BHC Chicken exterior at Original Farmers Market
Photograph: Courtesy BHC Chicken

It’s also worth noting the Farmers Market storefront is BHC’s first expansion to the United States, which means Angelenos are the first in the country to try its version of Korean-style fried chicken. Unlike American fried chicken, which is brined and heavily battered with buttermilk, Korean-style fried chicken tends to run on the lighter and crispier side. Sometimes, but not always, it can come tossed in a sweet and spicy chili sauce, or perhaps a milder soy garlic sauce. 

Arriving a little before noon on Monday, I park in the mostly deserted North Market lot and quickly head inside BHC, knowing it will soon rain. At the counter, I decide on the 10-piece order of thighs flavored with Bburinkle, the restaurant’s signature mild cheesy flavor ($16.99), Bburinkle fries ($6) and two pieces of fresh fried, i.e. classic, wings ($3.99).
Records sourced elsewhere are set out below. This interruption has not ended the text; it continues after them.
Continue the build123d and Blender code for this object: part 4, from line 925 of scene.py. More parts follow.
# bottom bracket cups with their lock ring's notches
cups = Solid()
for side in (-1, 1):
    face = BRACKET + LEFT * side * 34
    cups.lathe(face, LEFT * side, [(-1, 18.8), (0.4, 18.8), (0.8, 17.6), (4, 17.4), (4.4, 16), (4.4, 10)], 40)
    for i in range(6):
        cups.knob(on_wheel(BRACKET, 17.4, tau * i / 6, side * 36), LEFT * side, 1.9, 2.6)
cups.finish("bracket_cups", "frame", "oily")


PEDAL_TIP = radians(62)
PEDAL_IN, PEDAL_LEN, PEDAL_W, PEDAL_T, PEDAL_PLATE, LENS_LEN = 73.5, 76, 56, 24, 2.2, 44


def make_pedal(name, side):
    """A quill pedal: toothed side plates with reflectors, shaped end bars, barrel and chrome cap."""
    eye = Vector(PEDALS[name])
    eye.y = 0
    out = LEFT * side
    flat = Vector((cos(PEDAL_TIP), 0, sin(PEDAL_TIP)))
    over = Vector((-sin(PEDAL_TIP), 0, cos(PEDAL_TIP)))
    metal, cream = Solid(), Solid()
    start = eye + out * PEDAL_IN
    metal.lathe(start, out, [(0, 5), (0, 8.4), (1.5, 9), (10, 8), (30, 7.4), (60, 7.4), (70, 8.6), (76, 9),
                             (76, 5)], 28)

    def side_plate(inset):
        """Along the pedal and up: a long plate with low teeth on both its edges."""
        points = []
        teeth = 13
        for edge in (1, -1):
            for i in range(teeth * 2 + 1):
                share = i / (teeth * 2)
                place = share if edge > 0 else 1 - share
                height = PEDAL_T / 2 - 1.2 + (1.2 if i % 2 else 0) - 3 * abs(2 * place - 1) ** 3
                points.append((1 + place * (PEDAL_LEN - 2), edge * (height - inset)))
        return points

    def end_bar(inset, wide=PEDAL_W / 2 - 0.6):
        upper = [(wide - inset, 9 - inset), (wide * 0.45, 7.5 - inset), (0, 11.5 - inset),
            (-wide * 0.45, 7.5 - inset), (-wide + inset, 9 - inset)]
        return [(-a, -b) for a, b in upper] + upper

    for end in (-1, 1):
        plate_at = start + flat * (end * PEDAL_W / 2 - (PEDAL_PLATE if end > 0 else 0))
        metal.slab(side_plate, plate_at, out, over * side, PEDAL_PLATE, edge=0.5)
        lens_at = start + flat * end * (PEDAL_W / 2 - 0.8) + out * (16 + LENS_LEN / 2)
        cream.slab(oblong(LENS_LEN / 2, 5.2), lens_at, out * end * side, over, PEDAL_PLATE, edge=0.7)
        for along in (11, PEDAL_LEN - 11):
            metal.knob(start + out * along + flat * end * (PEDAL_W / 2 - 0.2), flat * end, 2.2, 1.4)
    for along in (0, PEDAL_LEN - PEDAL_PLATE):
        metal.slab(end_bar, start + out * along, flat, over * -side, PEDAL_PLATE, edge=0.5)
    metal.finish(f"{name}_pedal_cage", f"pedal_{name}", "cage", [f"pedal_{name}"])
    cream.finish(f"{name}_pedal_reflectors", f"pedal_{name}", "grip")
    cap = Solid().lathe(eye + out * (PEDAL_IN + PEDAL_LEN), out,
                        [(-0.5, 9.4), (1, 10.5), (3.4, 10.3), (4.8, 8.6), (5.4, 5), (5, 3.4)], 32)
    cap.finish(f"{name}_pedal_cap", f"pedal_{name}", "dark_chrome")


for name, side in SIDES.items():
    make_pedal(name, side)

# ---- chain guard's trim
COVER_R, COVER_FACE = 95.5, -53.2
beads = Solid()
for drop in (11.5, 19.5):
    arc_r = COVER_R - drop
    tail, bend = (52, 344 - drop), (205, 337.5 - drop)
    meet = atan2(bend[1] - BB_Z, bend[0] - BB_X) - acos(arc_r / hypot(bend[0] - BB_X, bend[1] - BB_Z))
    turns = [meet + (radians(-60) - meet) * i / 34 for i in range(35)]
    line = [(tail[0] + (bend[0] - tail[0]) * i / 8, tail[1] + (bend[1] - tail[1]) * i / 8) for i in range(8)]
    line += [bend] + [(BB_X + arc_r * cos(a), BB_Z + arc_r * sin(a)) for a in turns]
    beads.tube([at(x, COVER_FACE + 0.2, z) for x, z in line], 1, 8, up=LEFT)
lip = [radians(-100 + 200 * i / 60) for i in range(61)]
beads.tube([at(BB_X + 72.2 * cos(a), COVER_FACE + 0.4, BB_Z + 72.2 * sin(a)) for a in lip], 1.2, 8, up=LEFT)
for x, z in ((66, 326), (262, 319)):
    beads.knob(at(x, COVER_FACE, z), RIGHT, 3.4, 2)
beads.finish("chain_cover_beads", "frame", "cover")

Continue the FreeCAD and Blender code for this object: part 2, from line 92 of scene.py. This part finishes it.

The restaurant also offers Macho King (a kung pao-like sauce), Gold King (sweet garlic soy), and Sweet and Spicy (sweet chili) varieties, but I’m limited by both budget and stomach capacity, so those will have to wait for another time. 
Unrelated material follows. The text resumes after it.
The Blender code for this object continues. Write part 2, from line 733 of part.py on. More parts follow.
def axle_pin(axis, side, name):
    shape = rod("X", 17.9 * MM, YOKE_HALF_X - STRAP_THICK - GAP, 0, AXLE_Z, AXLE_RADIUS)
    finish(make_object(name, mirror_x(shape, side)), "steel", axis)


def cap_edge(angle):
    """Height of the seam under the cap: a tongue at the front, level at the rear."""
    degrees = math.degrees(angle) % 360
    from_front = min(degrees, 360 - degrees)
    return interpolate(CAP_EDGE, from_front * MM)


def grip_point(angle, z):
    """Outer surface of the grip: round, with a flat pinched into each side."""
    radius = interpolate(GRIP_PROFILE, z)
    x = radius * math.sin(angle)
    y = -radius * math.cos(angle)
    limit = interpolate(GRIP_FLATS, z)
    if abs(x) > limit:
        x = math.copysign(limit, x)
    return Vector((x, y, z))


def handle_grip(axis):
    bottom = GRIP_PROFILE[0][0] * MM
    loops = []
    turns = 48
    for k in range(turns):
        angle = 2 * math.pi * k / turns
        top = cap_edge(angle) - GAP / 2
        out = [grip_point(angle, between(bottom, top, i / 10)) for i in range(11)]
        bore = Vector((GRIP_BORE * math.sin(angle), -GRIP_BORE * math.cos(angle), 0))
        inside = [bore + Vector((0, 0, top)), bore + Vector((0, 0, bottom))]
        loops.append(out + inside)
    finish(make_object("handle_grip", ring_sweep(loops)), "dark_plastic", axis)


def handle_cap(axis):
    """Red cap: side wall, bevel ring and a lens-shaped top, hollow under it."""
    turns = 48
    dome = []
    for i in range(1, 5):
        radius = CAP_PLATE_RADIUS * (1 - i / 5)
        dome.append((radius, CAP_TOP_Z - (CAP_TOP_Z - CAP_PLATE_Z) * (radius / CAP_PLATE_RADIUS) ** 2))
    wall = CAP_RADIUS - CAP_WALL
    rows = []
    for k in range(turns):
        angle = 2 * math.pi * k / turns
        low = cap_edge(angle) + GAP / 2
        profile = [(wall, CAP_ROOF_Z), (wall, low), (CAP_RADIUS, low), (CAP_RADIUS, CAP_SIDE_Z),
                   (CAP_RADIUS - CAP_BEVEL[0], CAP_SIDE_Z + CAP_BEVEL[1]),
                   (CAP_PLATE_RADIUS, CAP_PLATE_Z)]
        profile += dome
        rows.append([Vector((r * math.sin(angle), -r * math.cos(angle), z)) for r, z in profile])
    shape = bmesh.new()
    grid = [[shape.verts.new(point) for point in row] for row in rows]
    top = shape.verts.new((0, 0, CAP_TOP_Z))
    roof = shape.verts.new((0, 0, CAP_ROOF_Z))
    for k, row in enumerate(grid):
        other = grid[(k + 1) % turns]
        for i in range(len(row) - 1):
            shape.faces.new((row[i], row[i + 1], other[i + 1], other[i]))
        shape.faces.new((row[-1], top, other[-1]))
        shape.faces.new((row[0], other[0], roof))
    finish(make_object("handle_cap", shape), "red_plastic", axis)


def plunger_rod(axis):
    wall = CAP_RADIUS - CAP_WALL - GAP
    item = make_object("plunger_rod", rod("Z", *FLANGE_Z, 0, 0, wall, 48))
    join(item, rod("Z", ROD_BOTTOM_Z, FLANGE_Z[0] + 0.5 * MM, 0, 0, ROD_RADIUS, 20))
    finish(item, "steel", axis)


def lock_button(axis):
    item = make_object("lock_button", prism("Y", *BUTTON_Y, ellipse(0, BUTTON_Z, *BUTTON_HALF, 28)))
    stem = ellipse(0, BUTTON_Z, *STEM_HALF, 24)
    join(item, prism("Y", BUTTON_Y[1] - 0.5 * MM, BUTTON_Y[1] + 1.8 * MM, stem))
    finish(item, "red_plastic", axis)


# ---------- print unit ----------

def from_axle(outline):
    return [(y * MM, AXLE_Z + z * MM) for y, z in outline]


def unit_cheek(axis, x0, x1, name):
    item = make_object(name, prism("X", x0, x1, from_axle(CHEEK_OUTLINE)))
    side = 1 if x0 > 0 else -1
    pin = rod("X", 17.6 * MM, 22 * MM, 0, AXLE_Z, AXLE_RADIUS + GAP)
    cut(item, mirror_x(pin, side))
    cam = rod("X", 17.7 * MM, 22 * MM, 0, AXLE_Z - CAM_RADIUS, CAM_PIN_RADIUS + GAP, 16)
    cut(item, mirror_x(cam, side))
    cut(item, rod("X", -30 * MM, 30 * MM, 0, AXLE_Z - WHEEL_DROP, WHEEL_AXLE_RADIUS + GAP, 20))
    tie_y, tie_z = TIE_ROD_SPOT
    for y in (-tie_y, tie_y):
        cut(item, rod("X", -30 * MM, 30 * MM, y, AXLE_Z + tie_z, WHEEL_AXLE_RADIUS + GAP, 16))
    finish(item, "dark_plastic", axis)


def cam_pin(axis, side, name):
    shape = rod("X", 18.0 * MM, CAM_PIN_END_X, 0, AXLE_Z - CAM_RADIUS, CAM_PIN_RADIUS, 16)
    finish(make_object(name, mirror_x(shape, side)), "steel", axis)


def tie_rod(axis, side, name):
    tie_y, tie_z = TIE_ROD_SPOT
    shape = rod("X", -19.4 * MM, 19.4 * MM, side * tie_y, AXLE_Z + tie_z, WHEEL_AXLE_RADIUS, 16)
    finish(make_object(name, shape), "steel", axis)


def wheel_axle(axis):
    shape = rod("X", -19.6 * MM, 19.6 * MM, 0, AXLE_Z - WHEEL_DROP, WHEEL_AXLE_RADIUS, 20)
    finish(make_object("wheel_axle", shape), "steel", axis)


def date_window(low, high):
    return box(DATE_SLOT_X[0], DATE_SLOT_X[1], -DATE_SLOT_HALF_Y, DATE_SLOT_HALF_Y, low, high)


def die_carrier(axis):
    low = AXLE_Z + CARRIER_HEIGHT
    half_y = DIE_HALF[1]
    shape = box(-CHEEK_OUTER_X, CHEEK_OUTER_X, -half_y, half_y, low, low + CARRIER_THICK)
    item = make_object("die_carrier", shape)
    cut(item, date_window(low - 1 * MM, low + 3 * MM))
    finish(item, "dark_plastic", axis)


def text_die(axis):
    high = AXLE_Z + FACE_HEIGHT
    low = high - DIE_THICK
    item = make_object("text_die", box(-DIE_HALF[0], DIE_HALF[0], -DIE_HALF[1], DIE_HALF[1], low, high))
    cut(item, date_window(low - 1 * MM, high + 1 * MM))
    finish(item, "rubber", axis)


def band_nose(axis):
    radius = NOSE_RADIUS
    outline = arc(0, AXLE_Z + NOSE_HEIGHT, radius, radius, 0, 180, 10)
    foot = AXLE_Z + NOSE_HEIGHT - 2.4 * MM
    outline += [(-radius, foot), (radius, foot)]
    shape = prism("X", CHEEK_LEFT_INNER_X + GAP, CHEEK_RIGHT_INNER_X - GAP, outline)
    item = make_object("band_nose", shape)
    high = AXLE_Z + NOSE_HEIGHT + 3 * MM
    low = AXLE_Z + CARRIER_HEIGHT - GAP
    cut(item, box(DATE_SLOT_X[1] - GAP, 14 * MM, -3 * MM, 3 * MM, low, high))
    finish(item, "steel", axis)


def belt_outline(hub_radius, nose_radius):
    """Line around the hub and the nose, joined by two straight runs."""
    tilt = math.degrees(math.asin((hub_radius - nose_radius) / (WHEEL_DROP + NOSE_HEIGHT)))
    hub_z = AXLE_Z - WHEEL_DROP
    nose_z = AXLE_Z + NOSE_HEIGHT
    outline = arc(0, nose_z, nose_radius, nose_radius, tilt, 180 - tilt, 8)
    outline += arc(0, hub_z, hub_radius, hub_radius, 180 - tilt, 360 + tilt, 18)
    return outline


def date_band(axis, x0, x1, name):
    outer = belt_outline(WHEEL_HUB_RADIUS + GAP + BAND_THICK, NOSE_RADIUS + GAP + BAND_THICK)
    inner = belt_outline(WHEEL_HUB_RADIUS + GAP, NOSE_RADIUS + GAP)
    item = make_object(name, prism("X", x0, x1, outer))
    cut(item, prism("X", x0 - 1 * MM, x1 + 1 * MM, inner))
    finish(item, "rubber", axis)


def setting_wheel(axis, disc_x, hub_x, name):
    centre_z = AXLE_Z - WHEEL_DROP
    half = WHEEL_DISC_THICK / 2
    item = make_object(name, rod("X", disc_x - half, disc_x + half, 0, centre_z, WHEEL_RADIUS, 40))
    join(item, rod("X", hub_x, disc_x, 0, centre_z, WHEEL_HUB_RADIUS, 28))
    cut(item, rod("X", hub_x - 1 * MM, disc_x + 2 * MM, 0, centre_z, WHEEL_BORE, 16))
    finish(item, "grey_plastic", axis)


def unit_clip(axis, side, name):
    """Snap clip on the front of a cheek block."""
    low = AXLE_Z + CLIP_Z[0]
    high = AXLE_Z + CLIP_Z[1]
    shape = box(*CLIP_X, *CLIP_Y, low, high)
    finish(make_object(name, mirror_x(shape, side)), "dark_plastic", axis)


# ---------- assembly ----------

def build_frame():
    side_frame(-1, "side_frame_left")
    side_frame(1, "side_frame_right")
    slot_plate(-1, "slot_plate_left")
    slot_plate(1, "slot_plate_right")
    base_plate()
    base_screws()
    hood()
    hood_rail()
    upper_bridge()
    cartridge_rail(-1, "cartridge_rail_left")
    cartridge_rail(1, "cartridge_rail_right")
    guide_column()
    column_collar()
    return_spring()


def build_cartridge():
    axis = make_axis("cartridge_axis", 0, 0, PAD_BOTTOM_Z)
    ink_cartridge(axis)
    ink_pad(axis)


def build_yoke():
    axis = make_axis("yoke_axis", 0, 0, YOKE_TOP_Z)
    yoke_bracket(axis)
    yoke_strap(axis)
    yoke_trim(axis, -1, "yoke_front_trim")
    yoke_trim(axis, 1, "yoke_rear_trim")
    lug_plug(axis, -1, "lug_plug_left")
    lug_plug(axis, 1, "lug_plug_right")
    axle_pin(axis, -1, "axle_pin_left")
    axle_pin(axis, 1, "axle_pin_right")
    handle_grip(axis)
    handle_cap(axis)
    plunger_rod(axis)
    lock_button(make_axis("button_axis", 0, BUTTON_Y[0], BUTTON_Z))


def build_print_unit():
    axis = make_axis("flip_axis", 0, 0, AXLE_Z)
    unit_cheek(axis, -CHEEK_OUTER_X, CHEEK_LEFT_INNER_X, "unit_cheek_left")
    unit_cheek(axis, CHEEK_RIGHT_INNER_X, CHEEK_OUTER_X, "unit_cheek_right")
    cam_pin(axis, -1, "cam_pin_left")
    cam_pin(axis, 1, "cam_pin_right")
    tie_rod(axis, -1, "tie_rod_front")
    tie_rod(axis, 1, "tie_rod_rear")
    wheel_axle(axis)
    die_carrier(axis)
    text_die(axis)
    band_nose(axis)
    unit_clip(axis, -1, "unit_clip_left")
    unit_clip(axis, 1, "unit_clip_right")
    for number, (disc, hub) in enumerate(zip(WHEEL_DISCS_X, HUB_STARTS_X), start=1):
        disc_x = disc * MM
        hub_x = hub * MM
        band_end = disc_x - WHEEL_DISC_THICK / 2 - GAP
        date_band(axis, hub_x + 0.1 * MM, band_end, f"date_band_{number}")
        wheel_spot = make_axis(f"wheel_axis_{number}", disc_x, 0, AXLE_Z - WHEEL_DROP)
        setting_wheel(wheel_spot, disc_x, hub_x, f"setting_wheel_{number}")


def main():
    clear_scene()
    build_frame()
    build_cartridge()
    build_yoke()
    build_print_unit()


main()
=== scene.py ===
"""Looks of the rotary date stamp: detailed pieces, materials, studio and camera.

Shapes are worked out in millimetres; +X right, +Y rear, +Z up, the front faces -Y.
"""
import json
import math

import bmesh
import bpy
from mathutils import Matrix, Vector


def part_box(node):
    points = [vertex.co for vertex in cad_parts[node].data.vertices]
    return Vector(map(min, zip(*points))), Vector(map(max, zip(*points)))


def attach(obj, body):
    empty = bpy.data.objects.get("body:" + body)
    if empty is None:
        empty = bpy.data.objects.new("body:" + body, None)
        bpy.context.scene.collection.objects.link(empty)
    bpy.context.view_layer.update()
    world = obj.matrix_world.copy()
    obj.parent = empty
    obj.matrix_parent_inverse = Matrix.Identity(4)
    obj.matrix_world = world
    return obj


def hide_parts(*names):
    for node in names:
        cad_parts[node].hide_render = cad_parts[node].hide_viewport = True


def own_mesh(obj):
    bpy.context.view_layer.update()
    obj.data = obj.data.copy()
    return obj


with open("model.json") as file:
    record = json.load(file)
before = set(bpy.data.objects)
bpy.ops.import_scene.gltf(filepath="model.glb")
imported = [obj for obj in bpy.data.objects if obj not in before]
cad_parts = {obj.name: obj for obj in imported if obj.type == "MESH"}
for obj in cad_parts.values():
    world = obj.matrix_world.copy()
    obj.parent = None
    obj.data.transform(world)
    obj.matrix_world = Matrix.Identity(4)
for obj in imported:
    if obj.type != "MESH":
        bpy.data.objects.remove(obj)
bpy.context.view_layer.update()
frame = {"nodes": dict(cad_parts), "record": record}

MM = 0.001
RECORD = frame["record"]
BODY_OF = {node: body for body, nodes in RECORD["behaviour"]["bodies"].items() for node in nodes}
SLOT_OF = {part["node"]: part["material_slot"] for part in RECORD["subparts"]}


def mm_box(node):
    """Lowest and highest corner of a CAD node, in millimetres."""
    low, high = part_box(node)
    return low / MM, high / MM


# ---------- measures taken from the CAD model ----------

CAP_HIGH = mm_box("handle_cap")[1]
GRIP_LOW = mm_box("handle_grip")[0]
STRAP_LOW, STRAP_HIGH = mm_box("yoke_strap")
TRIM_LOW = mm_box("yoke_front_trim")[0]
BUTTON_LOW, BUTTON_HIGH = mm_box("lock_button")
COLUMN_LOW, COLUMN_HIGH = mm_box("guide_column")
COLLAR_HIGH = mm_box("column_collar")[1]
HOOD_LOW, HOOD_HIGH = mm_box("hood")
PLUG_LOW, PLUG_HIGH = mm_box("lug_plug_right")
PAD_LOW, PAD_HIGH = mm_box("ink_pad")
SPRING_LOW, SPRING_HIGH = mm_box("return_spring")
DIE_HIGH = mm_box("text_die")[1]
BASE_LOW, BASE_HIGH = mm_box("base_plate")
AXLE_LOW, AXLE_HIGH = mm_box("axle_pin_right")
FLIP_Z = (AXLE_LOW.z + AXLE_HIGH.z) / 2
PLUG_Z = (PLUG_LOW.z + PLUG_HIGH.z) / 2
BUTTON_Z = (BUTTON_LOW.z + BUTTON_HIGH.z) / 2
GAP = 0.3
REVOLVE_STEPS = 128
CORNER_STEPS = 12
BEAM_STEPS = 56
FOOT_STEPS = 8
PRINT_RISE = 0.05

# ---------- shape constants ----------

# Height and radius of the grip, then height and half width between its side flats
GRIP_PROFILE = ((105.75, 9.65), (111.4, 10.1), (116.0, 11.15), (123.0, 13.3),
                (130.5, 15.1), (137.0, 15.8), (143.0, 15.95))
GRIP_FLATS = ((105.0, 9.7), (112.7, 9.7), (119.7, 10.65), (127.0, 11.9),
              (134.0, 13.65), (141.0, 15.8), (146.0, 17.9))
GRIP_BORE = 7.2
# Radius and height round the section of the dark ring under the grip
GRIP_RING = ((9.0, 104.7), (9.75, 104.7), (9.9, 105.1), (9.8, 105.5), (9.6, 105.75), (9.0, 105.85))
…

After about 20 minutes, I receive my order. Having ordered the chicken wings as a quality gauge, I bite into one piece. Delightfully crispy, though a little bit on the blander side, the classic chicken is definitely better here than at Fritzi Coop—the other fried chicken purveyor at the Farmers Market. I wish I’d ordered a dipping sauce or two, but they’re out of the signature BBurinkle sauce, and the other normal ones don’t appeal to me, so I move onto the Bburinkle thighs and fries. 
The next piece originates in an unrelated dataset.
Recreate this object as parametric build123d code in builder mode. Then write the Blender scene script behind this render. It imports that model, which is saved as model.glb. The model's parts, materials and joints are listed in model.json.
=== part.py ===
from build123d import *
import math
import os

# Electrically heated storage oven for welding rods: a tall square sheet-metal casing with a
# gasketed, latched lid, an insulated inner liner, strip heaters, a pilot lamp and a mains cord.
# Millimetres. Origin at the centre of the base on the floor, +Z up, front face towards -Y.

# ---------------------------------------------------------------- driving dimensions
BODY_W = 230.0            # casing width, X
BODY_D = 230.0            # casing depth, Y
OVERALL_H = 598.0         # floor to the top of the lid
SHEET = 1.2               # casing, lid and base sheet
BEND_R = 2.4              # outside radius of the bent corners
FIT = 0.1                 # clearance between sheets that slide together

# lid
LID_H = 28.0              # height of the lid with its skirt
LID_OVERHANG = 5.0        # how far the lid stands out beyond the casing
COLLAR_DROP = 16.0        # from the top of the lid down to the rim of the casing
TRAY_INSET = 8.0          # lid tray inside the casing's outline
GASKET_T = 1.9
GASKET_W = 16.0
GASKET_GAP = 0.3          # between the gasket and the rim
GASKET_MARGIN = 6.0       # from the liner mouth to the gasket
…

The pieces are smaller than expected, but the thighs are juicy and nugget-like. Plus, the Bburinkle powder is downright addicting. Mild, cheesy and full of alliums, it’s easy to understand why the seasoning has been imitated by online recipe developers and YouTube cooking channels. Finishing off the second wing and taking the other half of the thighs and fries to go, I head back into the parking lot, where a light rain has begun to fall. While the fried chicken at BHC is by no means a health food, I don’t feel as weighed down as I normally do after eating fried chicken for lunch, and I find myself eager to try more as the freshly opened restaurant finds its footing.

Meals from Table at Third & Fairfax fall into three categories: Skip It, Worth Trying and Must Have. 

Vendor: BHC Chicken
Order: 10 pieces of Bburinkle thighs, Bburinkle fries and two pieces of fresh fried wings
Verdict: Must Have. Though I’ve yet to try the entire menu at BHC, what I have sampled is unique and tasty enough to compete with other big players within L.A.’s fairly crowded fried chicken scene.